__Provided data__
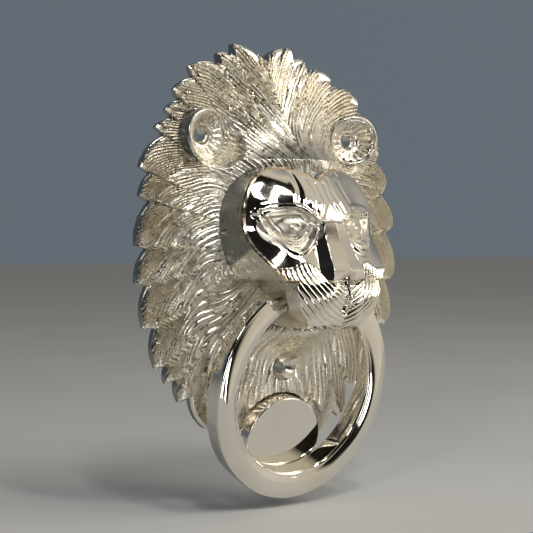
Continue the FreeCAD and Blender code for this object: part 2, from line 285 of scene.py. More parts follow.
def mixed(nodes, links, factor, first, second):
    """Mixes two colours; each may be a colour or a socket."""
    made = nodes.new("ShaderNodeMix")
    made.data_type = "RGBA"
    links.new(factor, made.inputs[0])
    for socket, colour in ((made.inputs[6], first), (made.inputs[7], second)):
        if isinstance(colour, tuple):
            socket.default_value = (*colour, 1)
        else:
            links.new(colour, socket)
    return made.outputs[2]


def polished_nickel(name, edge_colour, rough=0.05, waviness=0.15):
    """Mirror plate with slight hand-polishing waves, faint haze and worn edges."""
    material, nodes, links = new_material(name)
    shader = nodes["Principled BSDF"]
    shader.inputs["Metallic"].default_value = 1.0
    tone = ramp(nodes, links, noise(nodes, links, 45, 3),
                [(0.3, (0.80, 0.765, 0.69)), (0.7, (0.86, 0.83, 0.765))])
    geometry = nodes.new("ShaderNodeNewGeometry")
    edge = ramp(nodes, links, geometry.outputs["Pointiness"], [(0.535, 0.0), (0.60, 1.0)])
    colour = mixed(nodes, links, edge, tone, edge_colour)
    links.new(colour, shader.inputs["Base Color"])
    haze = ramp(nodes, links, noise(nodes, links, 160, 4), [(0.35, rough * 0.6), (0.75, rough * 1.7)])
    links.new(haze, shader.inputs["Roughness"])
    waves = bump(nodes, links, noise(nodes, links, 60, 1), waviness, 0.0006)
    pits = bump(nodes, links, noise(nodes, links, 2200, 2), 0.02, 0.0002, waves)
    links.new(pits, shader.inputs["Normal"])
    return material


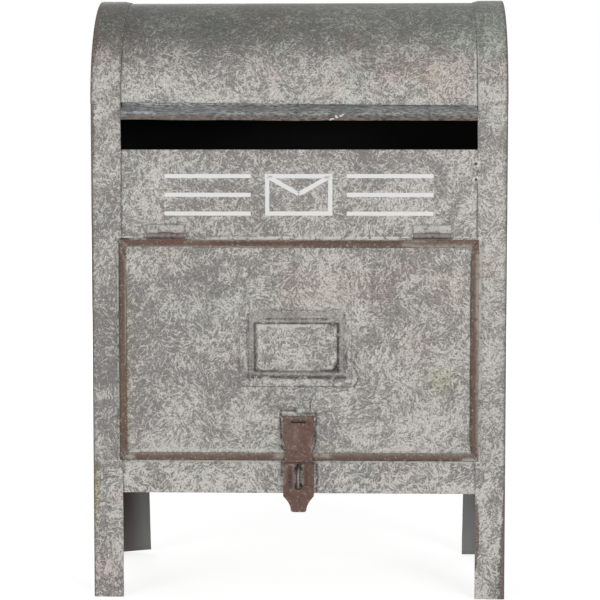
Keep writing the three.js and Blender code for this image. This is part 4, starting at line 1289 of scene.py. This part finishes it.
class LETTERBOX_OT_hasp(bpy.types.Operator):
    """Forge the hasp's leaf and strap, and bend the staple's wire"""

    bl_idname = "letter_box.hasp"
    bl_label = "Hasp and staple"

    def execute(self, context):
        for part, body, ground in (("leaf", "door", "trim_grey"), ("strap", "hasp", "trim_warm")):
            bm, tree = blank(f"hasp_{part}", 0.26 * MM, 3, (Z, 0.7), (X, 0.6))
            for vert in bm.verts:
                drift = noise.noise(Vector((math.copysign(4.4, vert.co.x), 0.3, vert.co.z / (4 * MM))))
                vert.co.x *= 1 - 0.018 * (0.6 + drift)
            skin = worn_trim(f"Worn hasp {part}", ground)
            marks = {"wear": near_edge(tree, 0.9 * MM), **lines_on("hasp")}
            finish_piece(bm, [skin], body, "worn_trim", f"hasp_{part}", **marks)
        self.staple()
        return {"FINISHED"}

    def staple(self):
        """One round wire: out, round in a half circle and back."""
        radius = (STAPLE_HIGH.x - STAPLE_LOW.x) / 2
        bow = (STAPLE_HIGH.z - STAPLE_LOW.z) / 2 - radius
        middle = (STAPLE_HIGH.z + STAPLE_LOW.z) / 2
        centre = Vector((0, STAPLE_LOW.y + radius + bow, middle))
        bm = bmesh.new()
        upright = Matrix.Rotation(math.pi / 2, 4, "X")
        upright.translation = (0, STAPLE_HIGH.y, middle + bow)
        bmesh.ops.create_circle(bm, cap_ends=False, segments=20, radius=radius, matrix=upright)
        straight = Vector((0, centre.y - STAPLE_HIGH.y, 0))
        ring = self.extrude_ring(bm, list(bm.edges), straight)
        spun = bmesh.ops.spin(bm, geom=ring, cent=centre, axis=(1, 0, 0), angle=math.pi, steps=28)
        last = [item for item in spun["geom_last"] if isinstance(item, bmesh.types.BMEdge)]
        self.extrude_ring(bm, last, -straight)
        bmesh.ops.remove_doubles(bm, verts=bm.verts, dist=0.001 * MM)
        bmesh.ops.holes_fill(bm, edges=[edge for edge in bm.edges if edge.is_boundary], sides=0)
        bmesh.ops.recalc_face_normals(bm, faces=bm.faces)
        finish_piece(bm, [staple_steel()], "root", "bare_steel", "hasp_staple", "hasp_staple_wire")

    def extrude_ring(self, bm, edges, move):
        made = bmesh.ops.extrude_edge_only(bm, edges=edges)["geom"]
        verts = [item for item in made if isinstance(item, bmesh.types.BMVert)]
        bmesh.ops.translate(bm, vec=move, verts=verts)
        return verts + [item for item in made if isinstance(item, bmesh.types.BMEdge)]


class LETTERBOX_OT_pins(bpy.types.Operator):
    """Give the hinge pins their steel"""

    bl_idname = "letter_box.pins"
    bl_label = "Pins"

    def execute(self, context):
        for node in ("left_hinge_pin", "right_hinge_pin", "hasp_pin"):
            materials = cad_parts[node].data.materials
            materials.clear()
            materials.append(bare_steel())
        return {"FINISHED"}


class LETTERBOX_OT_stage(bpy.types.Operator):
    """Set up the floor, lamps, world and camera"""

    bl_idname = "letter_box.stage"
    bl_label = "Stage"

    def execute(self, context):
        stage = context.scene.letter_box_stage
        self.floor()
        self.world(stage.ambient)
        self.lamp("Key lamp", (0.95, -1.75, 0.62), 0.9, stage.key_power)
        self.lamp("Fill lamp", (-1.2, -1.7, 0.45), 1.2, stage.fill_power)
        self.lamp("Back lamp", (-0.6, 2.0, 0.7), 1.2, stage.back_power)
        self.camera(stage)
        context.scene.view_settings.view_transform = "Standard"
        return {"FINISHED"}

    def place(self, name, data, location=(0, 0, 0), turn=(0, 0, 0)):
        made = bpy.data.objects.new(name, data)
        made.location = location
        made.rotation_euler = turn
        bpy.context.scene.collection.objects.link(made)
        return made

    def floor(self):
        """A pale floor that glows for the camera, so that it fades into the background."""
        bm = bmesh.new()
        bmesh.ops.create_grid(bm, x_segments=1, y_segments=1, size=6)
        mesh = bpy.data.meshes.new("floor")
        bm.to_mesh(mesh)
        bm.free()
        shader = Shader("Pale floor")
        diffuse = shader.node("ShaderNodeBsdfDiffuse", {"Color": (0.62, 0.62, 0.62)})
        away = shader.node("ShaderNodeVectorMath", {0: shader.solid}, "Value", operation="LENGTH")
        lit = {"Color": (1, 1, 1), "Strength": away.ramp(0.25, 1.1, 0.75, 1.0)}
        both = shader.node("ShaderNodeAddShader", {0: diffuse, 1: shader.node("ShaderNodeEmission", lit)})
        mixed = shader.node("ShaderNodeMixShader", {0: shader.not_bounced(), 1: diffuse, 2: both})
        shader.node("ShaderNodeOutputMaterial", {"Surface": mixed})
        mesh.materials.append(shader.owner)
        self.place("floor", mesh)

    def world(self, ambient):
        """White to the camera, and a dimmer light from all round."""
        world = bpy.data.worlds.new("Studio")
        shader = Shader("Studio", owner=world)
        strength = shader.not_bounced().ramp(0.0, 1.0, ambient, 1.0)
        background = shader.node("ShaderNodeBackground", {"Color": (1, 1, 1), "Strength": strength})
        shader.node("ShaderNodeOutputWorld", {"Surface": background})
        bpy.context.scene.world = world

    def lamp(self, name, place, size, watts):
        """A round lamp that looks at the middle of the box."""
        light = bpy.data.lights.new(name, "AREA")
        light.shape = "DISK"
        light.size = size
        light.energy = watts
        way = Vector((0, ARCH_CENTRE.y, 0.2)) - Vector(place)
        self.place(name, light, place, way.to_track_quat("-Z", "Y").to_euler())

    def camera(self, stage):
        data = bpy.data.cameras.new("camera")
        data.sensor_width = 36
        data.lens = stage.lens
        turn = (math.pi / 2 - stage.camera_dip, 0, stage.camera_turn)
        bpy.context.scene.camera = self.place("camera", data, stage.camera_place, turn)


# ---------------------------------------------------------------- panel and registration


class LETTERBOX_PT_panel(bpy.types.Panel):
    """Lists the letter box's operators and settings"""

    bl_idname = "LETTERBOX_PT_panel"
    bl_label = "Letter Box"
    bl_space_type = "VIEW_3D"
    bl_region_type = "UI"
    bl_category = "Letter Box"

    def draw(self, context):
        column = self.layout.column()
        for operator in OPERATORS:
            column.operator(operator.bl_idname)
        for name, group in GROUPS.items():
            for key in group.__annotations__:
                column.prop(getattr(context.scene, name), key)


OPERATORS = (
    LETTERBOX_OT_legs, LETTERBOX_OT_arches, LETTERBOX_OT_panels, LETTERBOX_OT_sign,
    LETTERBOX_OT_solder, LETTERBOX_OT_hood, LETTERBOX_OT_door, LETTERBOX_OT_hinges,
    LETTERBOX_OT_card_holder, LETTERBOX_OT_hasp, LETTERBOX_OT_pins, LETTERBOX_OT_stage,
)
GROUPS = {
    "letter_box_form": LetterBoxForm,
    "letter_box_finish": LetterBoxFinish,
    "letter_box_stage": LetterBoxStage,
}


def register():
    for cls in (*GROUPS.values(), *OPERATORS, LETTERBOX_PT_panel):
        bpy.utils.register_class(cls)
    for name, group in GROUPS.items():
        setattr(bpy.types.Scene, name, PointerProperty(type=group))


def unregister():
    for name in GROUPS:
        delattr(bpy.types.Scene, name)
    for cls in (LETTERBOX_PT_panel, *reversed(OPERATORS), *reversed(GROUPS.values())):
        bpy.utils.unregister_class(cls)


def main():
    register()
    for operator in OPERATORS:
        group, name = operator.bl_idname.split(".")
        getattr(getattr(bpy.ops, group), name)()


if __name__ == "__main__":
    main()
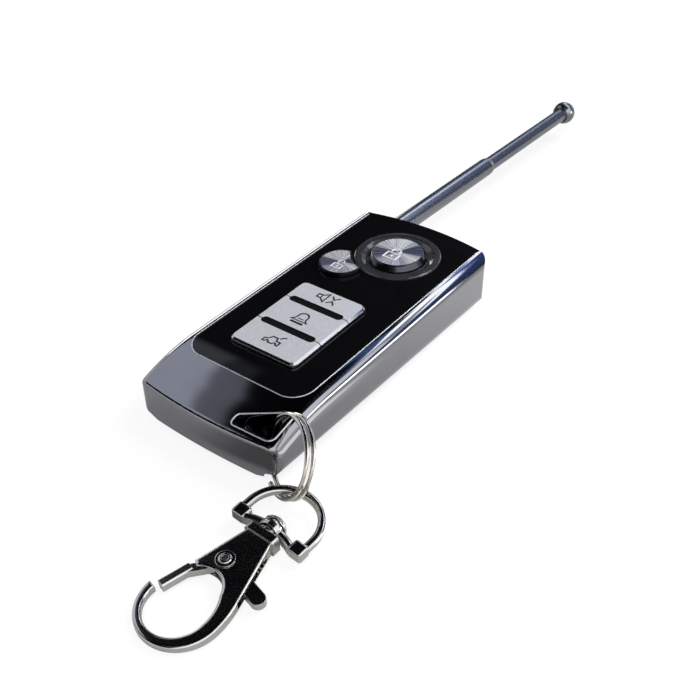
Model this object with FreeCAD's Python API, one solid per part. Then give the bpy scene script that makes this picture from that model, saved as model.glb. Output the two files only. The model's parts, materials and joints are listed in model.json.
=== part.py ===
"""Key-fob remote for a car alarm, with a telescopic antenna, a split key ring and a swivel snap clasp.

Frame: millimetres, +Z up, +Y along the antenna, +X to the right when the keys face up. The origin is the
centre of the flat land on the underside of the case, on which the remote lies. The case is thicker at its
head, where the antenna leaves it, than at its tail, where the key ring goes through a corner window. The
keys sit on the deck, the sloping top of the case, and many pieces are drawn in deck coordinates: x across,
v along the deck and w square to it, with w = 0 at the chrome edge. The clasp is drawn flat about its swivel
axis and then laid on the floor, as the key ring is.
"""
import FreeCAD, Part
import math
import os

V = FreeCAD.Vector
X_AXIS, Y_AXIS, Z_AXIS = V(1, 0, 0), V(0, 1, 0), V(0, 0, 1)
REACH = 60.0                     # of cutting solids, past every face that they cut

# Case, seen from above
case_width = 39.0
case_length = 84.0
tail_bow = 1.2                   # how far the middle of the tail stands out past its corners
head_bow = 2.7
tail_corner_radius = 2.8
head_corner_radius = 3.0
wall = 1.7

# Case, seen from the side
deck_height = 14.1               # of the deck above the floor, over the origin
deck_slope = 1.8                 # degrees, rising to the head
nose_length = 18.0               # the stretch before the tail where the top curves down
nose_drop = 3.5
nose_sweep = 35.0                # degrees, past the tail
shoulder_radius = 3.0
tail_edge_radius = 1.4
land_half_width = 6.0
belly_rise = 1.6                 # of the underside, from the land to the sides
bottom_edge_radius = 3.0
tail_ramp = 9.0                  # of the underside, curving up to the tail
tail_rise = 1.1
roof = 2.4                       # from the deck to the inside

# Black panel set into the deck
panel_inset = 3.0                # from the side of the case to the panel
panel_tail_margin = 12.1         # from the tail of the case to the panel
panel_corner_radius = 5.2
panel_thickness = 1.2
panel_sink = 0.12
panel_gap = 0.06
ledge_width = 1.8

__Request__
Using the data above, extract exactly the lines from the one that holds "Model this object" to the one that holds "swivel snap clasp.", both ends included, and no others.

__Task answer__
Model this object with FreeCAD's Python API, one solid per part. Then give the bpy scene script that makes this picture from that model, saved as model.glb. Output the two files only. The model's parts, materials and joints are listed in model.json.
=== part.py ===
"""Key-fob remote for a car alarm, with a telescopic antenna, a split key ring and a swivel snap clasp.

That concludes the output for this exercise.